Antara Suami dan Istri
Dalam kehidupan suami istri di dunia ini, pastilah banyak kondisi yang berbeda. Ada yang suaminya bekerja di luar rumah, istrinya ibu rumah tangga. Sebaliknya, ada yang istrinya keluar rumah bekerja, bahkan di luar negeri, sementara suaminya di rumah, jaga anak, karena menganggur.
Ada pula yang suami dan istri tidak bekerja lagi. Ini bisa terjadi karena suami korban PHK. Atau memang karena sudah kaya raya, jadi tidak perlu bekerja lagi, seperti Robert T. Kiyosaki dan istrinya di buku yang lawas itu.
Nah, bekerja suami itu sebagai apa? Apakah sebagai PNS seperti yang saya sebutkan di atas? Kalau suami PNS, maka wajib mengenakan pakaian dinas tiap kali ke kantor. Ini sudah aturan yang wajib, jika tidak, bisa terkena sanksi. PNS masuk kantor tidak mungkin pakai celana pendek, apalagi tidak pakai celana sama sekali.
Pakaian dinas suami harus dijaga dan dirawat baik-baik. Soalnya, pengadaannya sering menggunakan anggaran negara, uang kantor. Yang namanya anggaran negara, satu rupiah saja harus bisa dipertanggungjawabkan kemana larinya? Kalau tidak bisa, maka akan jadi temuan. Nah, temuan itu yang sering bikin pusing. Apalagi jika sudah pensiun, masih ada temuannya. Lebih pusing lagi.
Kalau istrinya baik hati, dia yang mencucikan pakaian dinas suami. Namun, ada juga sih, suami yang mencuci sendiri bajunya. Itu tidak masalah juga, tergantung kemauan dan kesepakatan saja.

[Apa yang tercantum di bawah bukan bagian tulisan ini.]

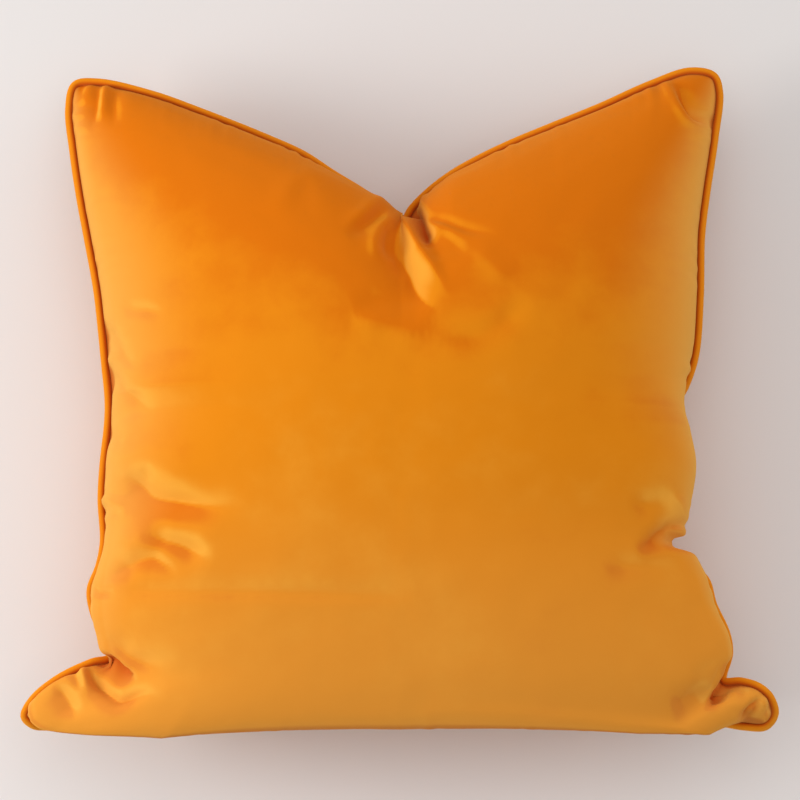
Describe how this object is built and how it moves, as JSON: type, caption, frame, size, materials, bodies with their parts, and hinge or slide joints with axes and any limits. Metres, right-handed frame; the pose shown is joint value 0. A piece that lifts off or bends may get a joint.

Jika istri bukan PNS atau pegawai pemerintah, apakah dia tidak punya pakaian dinas? Oh, ternyata ada! Akan tetapi, pada kata “dinas” mesti diberikan tanda kutip. Sebab, pakaian di situ maksudnya bukan untuk berkantor, melainkan untuk khusus di depan suami.
Maksudnya bagaimana? Ya, begitulah. Antara suami dan istri, mereka memang memiliki rahasia yang tidak boleh tersebar. Yah, namanya juga rahasia, mana bisa tersebar? Termasuk pakaian “dinas” itu contohnya: lingerie, BH, celana dalam, gaun seksi yang merah menerawang, gaun yang terbuka di bagian dada, dan lain sebagainya. Tergantung selera dan kemauan suami dan istri tersebut.
Dan, antara pakaian dinas suami dan istri memang berbeda. Kalau pakaian dinas itu dipakai suami untuk bekerja keras di kantor demi mencukupi nafkah istri, sedangkan pakaian “dinas” istri itu dipakai agar suami keras dulu, baru bekerja. Mengerti maksudnya?